Anyone who refused was thrown off the team. After 10 weeks of pregnancy every gymnast had an abortion. They won the team gold medal by a fraction of a point, with Czechoslovakia second. “In any other country it would have been called rape,” one of the Soviet coaches admitted later.
Compared to the other things it’s almost trivial. But Jeebus.
Usain Bolt’s party antics only adds to his pulling power
His party antics are him demonstrating his pulling power perhaps?
In pressing their case on hyperandrogenic athletes the IAAF have ensured hostile scrutiny will always fall on women who defy norms imposed by the powerful
This isn’t a norm imposed by the powerful. It’s that we’ve a division between male and female in most sports on the grounds that male and female differ physically. That’s the reason for the whole distinction in the first place.
Yes, at the meeting point there’s a certain blurriness. But because we are doing a classification thing here we need to have an actual classification.

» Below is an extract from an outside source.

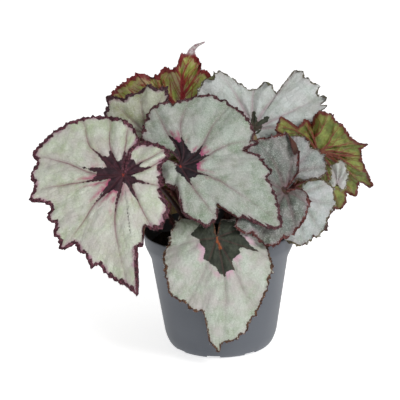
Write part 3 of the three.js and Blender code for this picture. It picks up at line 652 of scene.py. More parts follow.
def window(angle, centre, width):
    """1 at an angle and 0 past a width to either side of it."""
    return smoothstep(1 - np.abs(angle - centre) / width, 0, 1)


def small_curls(even, margin_angle, margin_reach, placed, rng):
    """Short stretches of the margin that roll up or down: angle, half-width, depth, radius and side."""
    curls = []
    place = rng.uniform(*FIRST_CURL)
    while place < even[-1]:
        at = int(np.searchsorted(even, place))
        width = rng.uniform(*CURL_HALF_WIDTHS) / margin_reach[at] / DEGREE
        depth = rng.uniform(*CURL_DEPTHS) * min(1, margin_reach[at] / FULL_CURL_REACH)
        side = 1 if rng.uniform() < ROLLED_UP else -1
        radius = rng.uniform(*CURL_RADII)
        if all(abs(margin_angle[at] - centre) > width + other for centre, other, *_ in placed):
            curls.append((margin_angle[at], width, depth, radius, side))
        place += rng.uniform(*CURL_GAPS)
    return curls


# ---------------------------------------------------------------- the blade's mesh

# least blade length, steps round the margin and rings out to it
FINE_BLADES = [(50, 620, 70), (34, 440, 50), (0, 300, 34)]
RING_CROWDING = 1.35        # how much closer the rings lie near the margin
TOOTH_ROOT = 14             # power of the way to the margin with which teeth grow
TOOTH_SHIFT = 0.5
FLAT_HEART = 6              # distance from the joint over which the relief starts
PLEAT = 2.6
PLEAT_FALL = 1.6            # pleats are highest at half of this share of the way out
BULGE = 0.8
QUILT = (0.4, 3, 6)         # height, its spread from a side vein, and from the margin
MAIN_GROOVE = (0.4, 0.9)    # depth and spread, on the upper side
SIDE_GROOVE = (0.15, 0.7)
MAIN_RIDGE = (0.5, 0.8)     # height and spread, on the underside
SIDE_RIDGE = (0.2, 0.6)
RIDGE_END = 4               # distance from the margin
# wavelength and height, and of ruffles the power that keeps them near the margin
LUMPS = [(9, 0.3), (3.2, 0.1)]
RUFFLES = [(11, 0.55, 9), (6.3, 0.35, 9), (2.7, 0.28, 40)]
FOLD_TURN = 2.7             # radians after which a curled margin goes on straight, as a flap
RIM_WIDTH = 1.4
RIM_WAVES = [(0.3, 1.7, 1), (0.25, 0.9, 0)]                     # share, millimetres a radian, phase
THIN_RIM_LOSS = 0.75
THIN_RIM_FADE = 6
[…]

We’re told this year that in the womens’ 800 metres the gold, silver and bronze medals were all won by those somewhere on that blurry line between being female and intersex.
Given that we are, originally, doing this dividing on the basis of the difference in physiques that might not be an entirely sustainable place for our classification line in that blurry area.
Yes, it is blurry. The gold medallist does not have ovaries but undescended testicles. Is that line in the right place?